TNM – Many Australians – most really, only speak and read English – it is hard for them to appreciate how rich people’s knowledge is – they might think that people are silly or ignorant because they don’t speak a high level of English…they don’t realise that people might have two or three languages that they speak and others that they can hear – understand. How many languages do you know?
MS – I can speak Rembarrnga, and Miaili – my version of Miaili – a different dialect, it is called Gurrubih – spoken in central Arnhem Land, and Dalabon – and I can understand Burrara – my grandmothers and grandfather’s language – and Gunwinku – spoken at Oenpelli – and Djambarpungu – and English – yes, I forgot English (laughs) and Kriol as well.
TNM – And a lot of people hear and speak many languages…
MS – Yes. And Ian Thorpe’s Foundation for Youth has been a good help to me and other people supporting our fight for the rights of us Aboriginal people and our children to our language. I met him when I was living at Manyallaluk (Eva Valley) – he came out there and we taught him everything. We shared a whole day teaching him all our cultural activities and he bought one of my paintings – and he never knew, you know – about us and our people and our culture and how strong it is and that we still kept it with us to this day. He never knew about all that until he came there and when he saw it and knew about and heard about it he was amazed. And he himself saw it “I didn’t know that I could be so naive about thinking about all these things.” And it was there that we taught him about our languages and cultures and ever since he has been involved with us now. And when I moved to Beswick – he has helped support our local art & craft centre (Djilpin arts) and his foundation has helped to pay the travel and accommodation for us to travel to this conference in Canberra next week at AIATSIS on bilingual teaching and education.

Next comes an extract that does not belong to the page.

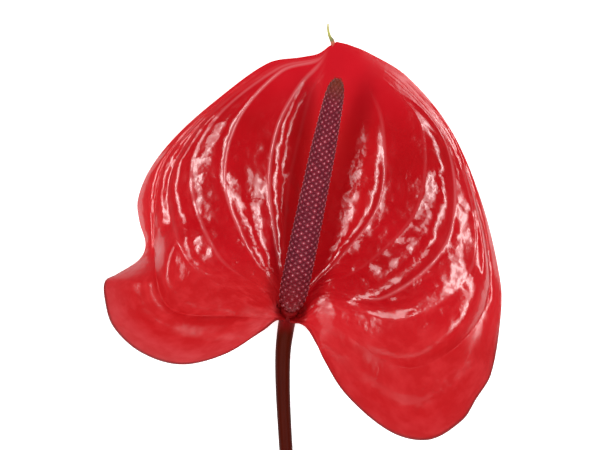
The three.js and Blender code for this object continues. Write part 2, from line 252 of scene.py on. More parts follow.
where = nodes.new("ShaderNodeTexCoord").outputs["Object"]
stretch = nodes.new("ShaderNodeMapping")
stretch.inputs["Scale"].default_value = STREAKS
links.new(where, stretch.inputs["Vector"])
streaks = noise(1.0, 4, vector=stretch.outputs["Vector"])
split = nodes.new("ShaderNodeSeparateXYZ")
links.new(where, split.inputs[0])
near_top = nodes.new("ShaderNodeMapRange")
near_top.interpolation_type = "SMOOTHSTEP"
near_top.inputs["From Min"].default_value = (RED_FROM - FOOTPRINT_CENTRE[1]) * MM
near_top.inputs["From Max"].default_value = (RED_TO - FOOTPRINT_CENTRE[1]) * MM
links.new(split.outputs["Y"], near_top.inputs["Value"])
tone = blend(streaks, STALK_DARK, STALK_RED)
tone = blend(near_top.outputs["Result"], tone, NECK_RED)
links.new(tone, shader.inputs["Base Color"])
shader.inputs["Roughness"].default_value = STALK_ROUGHNESS
shader.inputs["Specular IOR Level"].default_value = STALK_SPECULAR
links.new(bump(streaks, *RIPPLE), shader.inputs["Normal"])

# ---------- Spathe ----------
# One waxy red bract, heart-shaped, grown round the stalk's top with a lobe on each side of it. Its
# veins run from that collar to the tip, sunken, and the blade stands up in blisters between them.
COLLAR_RADIUS = 4.0
CLASP_RADIUS = 2.8                       # the blade's foot closes in on the stalk this far
COLLAR_DEPTH = 1.4                       # below the stalk's top
COLLAR_STEP = 24.0                       # degrees round the collar from one vein to the next
COLLAR_MIDRIB = 92                       # degrees round the collar, where the midrib starts
SPREAD_BY = 0.12                         # the share by which the blade has left the collar's ring
THICKNESS = 0.9
WIDE_GAP = 16                            # blisters of wider gaps are no higher than this one's
WIDE_BLISTER = 20                        # and so is the innermost
FIRST_VEIN = 0.3                         # how plain the vein next to the midrib is
VEIN_RIDGE = 0.06                        # a vein's own thin ridge, along the valley's floor
VEIN_WIDTH = 0.3
RIDGE_RISES = (0.04, 0.12)               # the shares over which it comes up
RIDGE_FADES = (0.7, 0.95)                # and goes
RIDGED_VEINS = 4.5                       # it is fainter on the veins further out than this
PUCKER = 0.15                            # the height of the small waves along each blister
PUCKERS = 11                             # of them from the collar to the tip
PUCKER_SHIFT = 0.37                      # of a wave, from one gap to the next
PUCKER_SLANT = 0.3                       # of a wave, across one gap
PUCKER_LEVEL = 0.6                       # this share of a wave's height is below the blister
PUCKER_WIDTHS = (2, 8)                   # gaps this narrow have none, and this wide all of it
PUCKERED_VEINS = 4.2                     # they are fainter further out than this vein
EDGE_ROLL = 1.2                          # how far the margin is rolled down
EDGE_ROLL_REACH = 2.5
EDGE_ROLL_ENDS = 0.93                    # the share from which it fades towards the tip
EDGE_ROLL_ROOM = 7                       # the outermost gap's width that it needs
STRAIGHT_BELOW = (0.88, 0.97)            # the shares over which the lower face comes to be that
REST_FLAT = 0.35                         # what is lower than this lies flat on the table
STRIPS = 14                              # mesh strips between two veins
CROWDING = 0.7                           # how closely the strips crowd beside the veins
ROWS = 216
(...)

TNM – And is this an important conference? Will it be just about bilingual education in Australia? And you will be going to speak there?
MS – Yes, yes – I’m going to go and speak on behalf of our schools – that we should have a full bilingual program – first of all when I was teaching at Barunga School, we first started our bilingual program there – that was in the Kriol language – but a lot of people – particularly in the education – they didn’t agree that Kriol was a language. And people like Margaret Sharpe and John Sandefur – two linguists – they showed that Kriol was a real language.
BG – One test surely is that you can put your whole world in a language…
MS – Yes, see, when they first put all the different language groups together in these settlements around here – they didn’t understand each other – and they put together these English words together and they came up with another language – that became Kriol – so that all the different language groups could communicate with each other. And they started speaking one another’s languages too. Kriol is a language that came about because of the colonisation of this country here. And if the white folks say that Kriol “Oh, that is not a language” – they should know that Kriol has half of that English language and also parts of our traditional languages as well. And Kriol now is a link between our traditional languages and English – and it is all over, where the white people started up all these settlements.